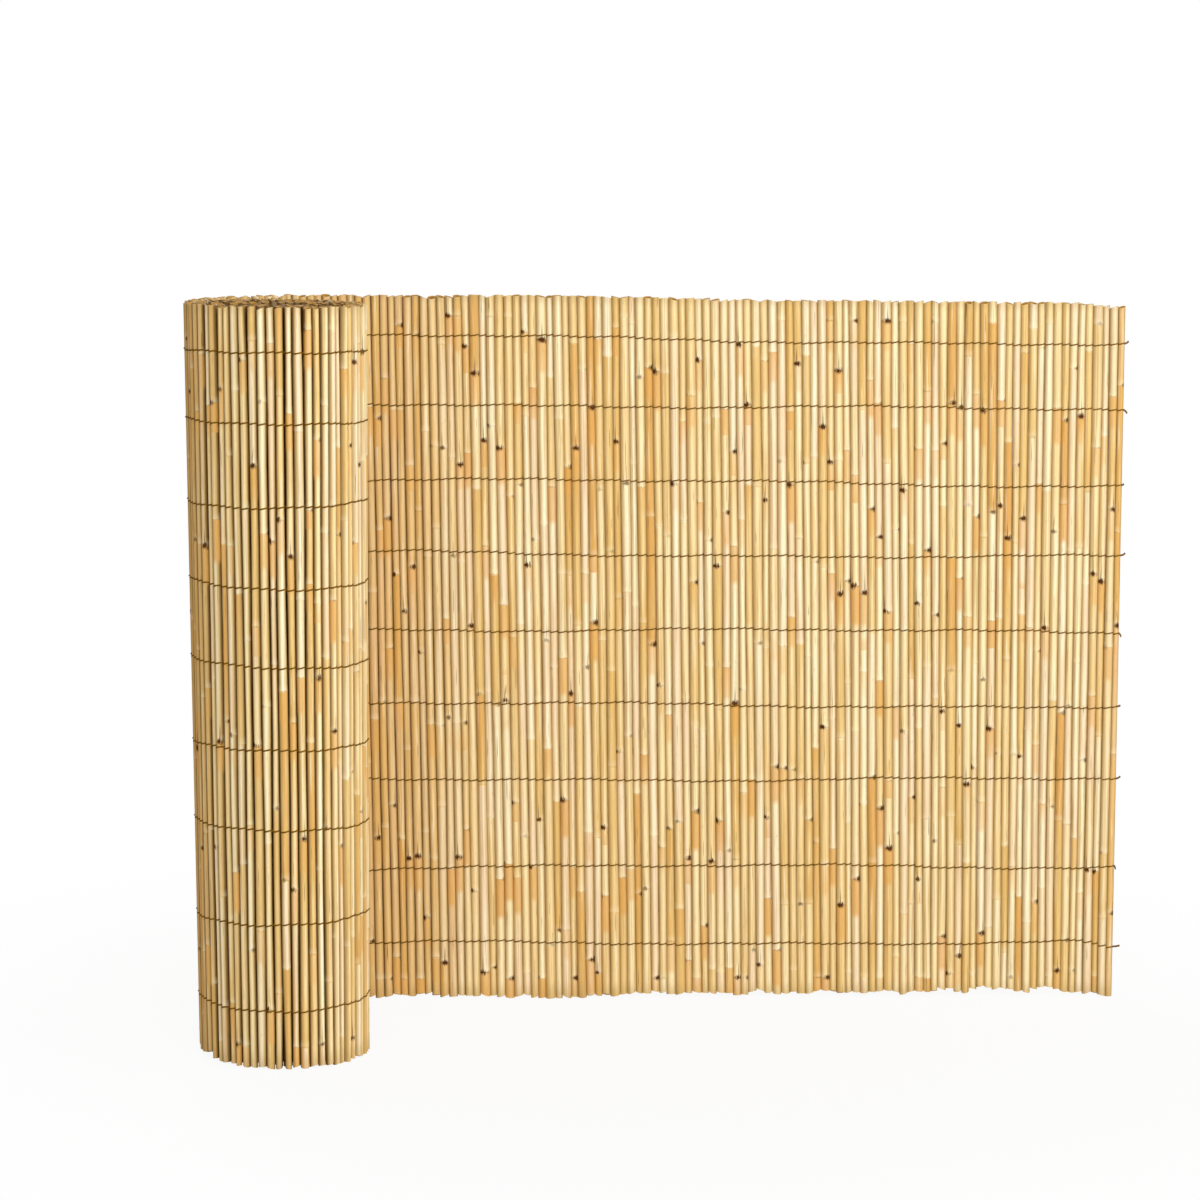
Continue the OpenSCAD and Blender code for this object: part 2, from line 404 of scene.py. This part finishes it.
def ring_faces(rings, sides):
    """Corner numbers of the quads between each ring of points and the next, facing outwards."""
    ring = np.arange(rings - 1)[:, None] * sides
    here = np.arange(sides)[None, :]
    after = (here + 1) % sides
    return np.stack([ring + here, ring + after, ring + sides + after, ring + sides + here],
                    axis=-1).reshape(-1, 4)


def new_mesh(name, points, quads, caps):
    """Mesh object from points, quads and flat caps of many corners, made from whole arrays."""
    mesh = bpy.data.meshes.new(name)
    cap_sides = caps.shape[1] if len(caps) else 0
    corners = np.concatenate([quads.ravel(), caps.ravel()]).astype(np.int32)
    totals = np.concatenate([np.full(len(quads), 4), np.full(len(caps), cap_sides)]).astype(np.int32)
    starts = np.concatenate([[0], np.cumsum(totals)[:-1]]).astype(np.int32)
    mesh.vertices.add(len(points))
    mesh.vertices.foreach_set("co", points.astype(np.float32).ravel())
    mesh.loops.add(len(corners))
    mesh.loops.foreach_set("vertex_index", corners)
    mesh.polygons.add(len(totals))
    mesh.polygons.foreach_set("loop_start", starts)
    mesh.polygons.foreach_set("use_smooth", np.ones(len(totals), bool))
    mesh.update(calc_edges=True)
    mesh.validate()
    mesh.set_sharp_from_angle(angle=math.radians(50))
    piece = bpy.data.objects.new(name, mesh)
    bpy.context.scene.collection.objects.link(piece)
    return piece


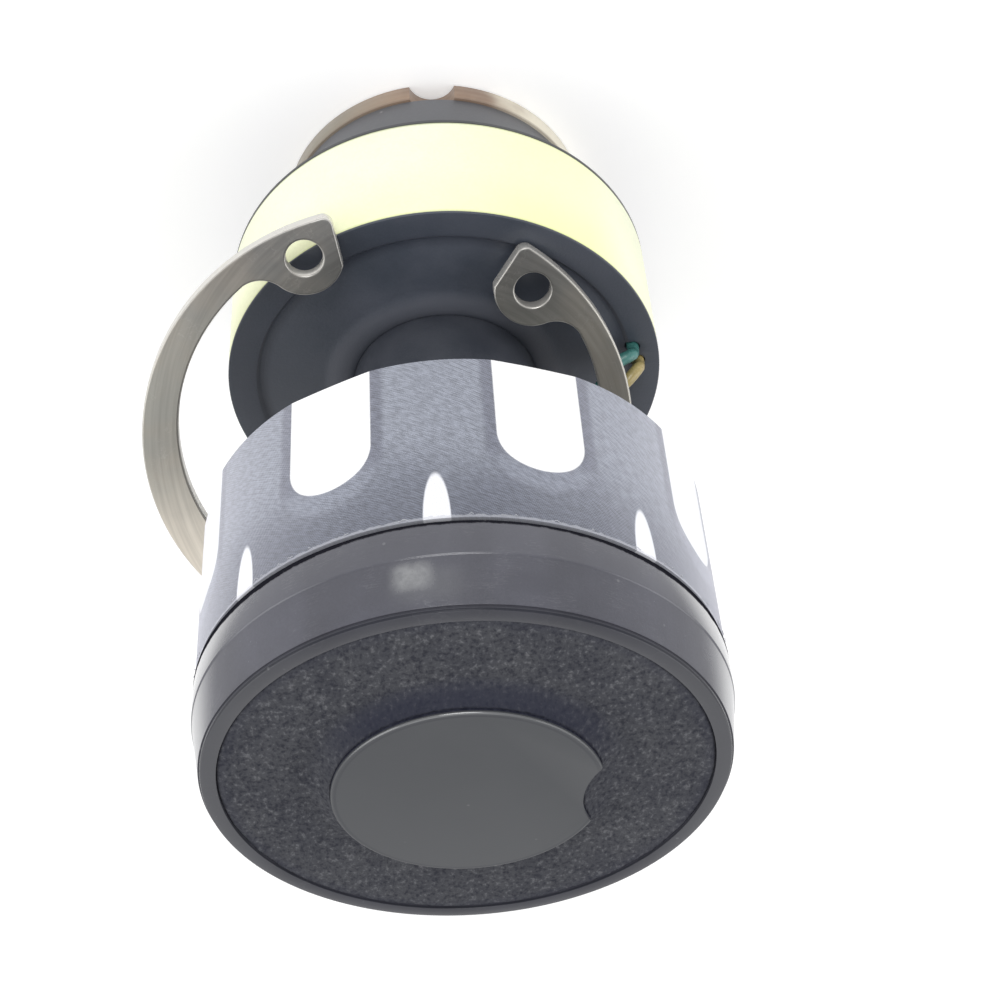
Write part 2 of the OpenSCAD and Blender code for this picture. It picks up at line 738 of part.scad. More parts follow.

- - - - -

Set problem:
Quote the records above from their first line through the line containing "return piece", both ends included.

Completed task:
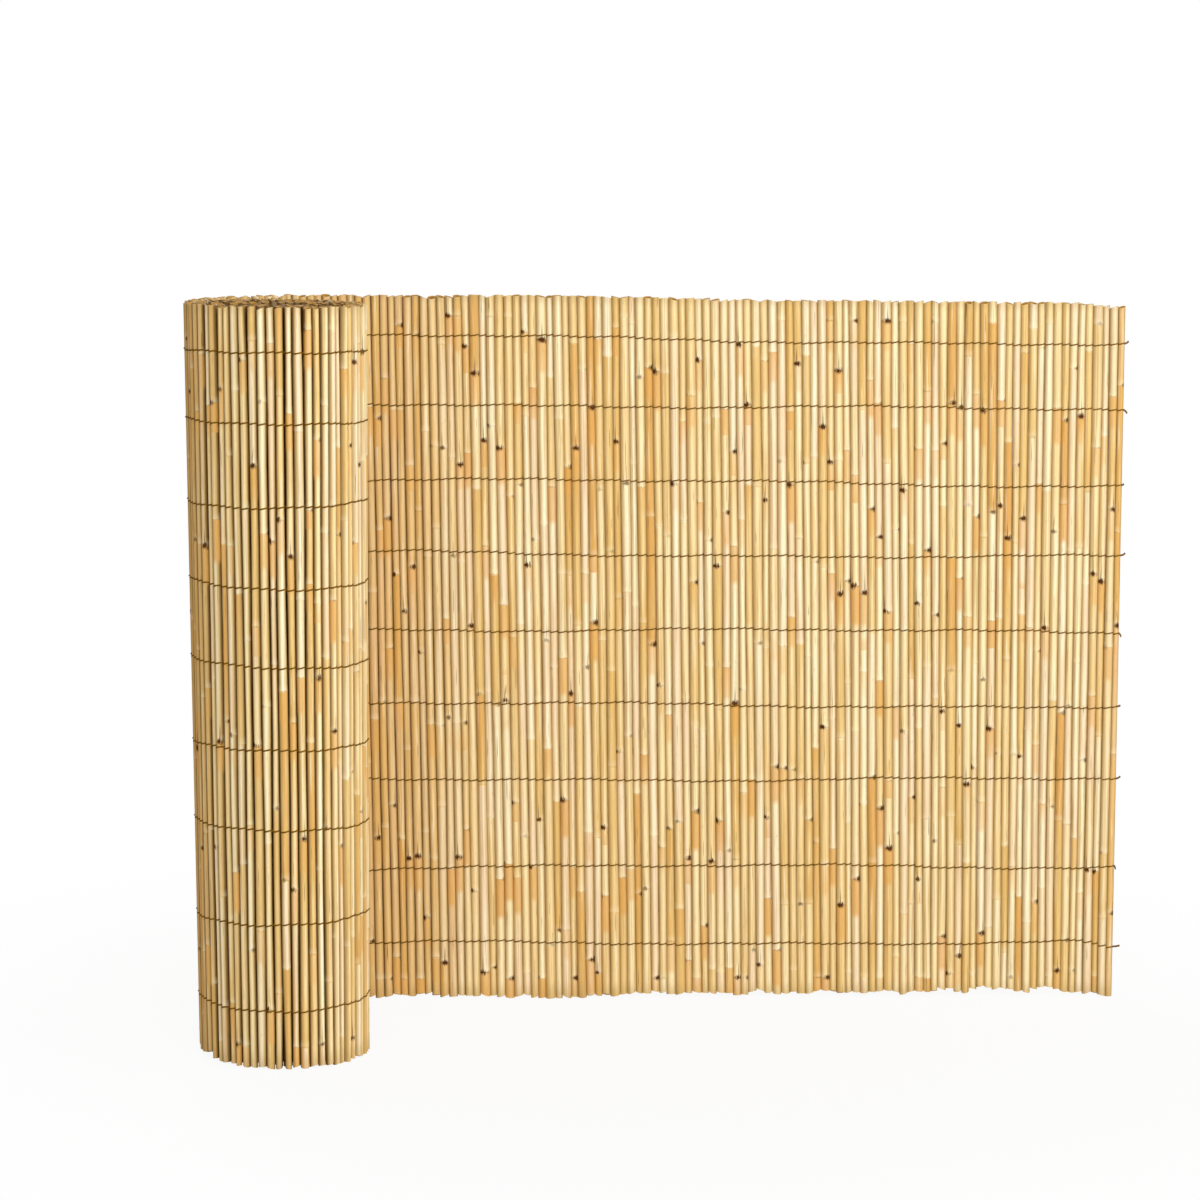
Continue the OpenSCAD and Blender code for this object: part 2, from line 404 of scene.py. This part finishes it.
def ring_faces(rings, sides):
    """Corner numbers of the quads between each ring of points and the next, facing outwards."""
    ring = np.arange(rings - 1)[:, None] * sides
    here = np.arange(sides)[None, :]
    after = (here + 1) % sides
    return np.stack([ring + here, ring + after, ring + sides + after, ring + sides + here],
                    axis=-1).reshape(-1, 4)


def new_mesh(name, points, quads, caps):
    """Mesh object from points, quads and flat caps of many corners, made from whole arrays."""
    mesh = bpy.data.meshes.new(name)
    cap_sides = caps.shape[1] if len(caps) else 0
    corners = np.concatenate([quads.ravel(), caps.ravel()]).astype(np.int32)
    totals = np.concatenate([np.full(len(quads), 4), np.full(len(caps), cap_sides)]).astype(np.int32)
    starts = np.concatenate([[0], np.cumsum(totals)[:-1]]).astype(np.int32)
    mesh.vertices.add(len(points))
    mesh.vertices.foreach_set("co", points.astype(np.float32).ravel())
    mesh.loops.add(len(corners))
    mesh.loops.foreach_set("vertex_index", corners)
    mesh.polygons.add(len(totals))
    mesh.polygons.foreach_set("loop_start", starts)
    mesh.polygons.foreach_set("use_smooth", np.ones(len(totals), bool))
    mesh.update(calc_edges=True)
    mesh.validate()
    mesh.set_sharp_from_angle(angle=math.radians(50))
    piece = bpy.data.objects.new(name, mesh)
    bpy.context.scene.collection.objects.link(piece)
    return piece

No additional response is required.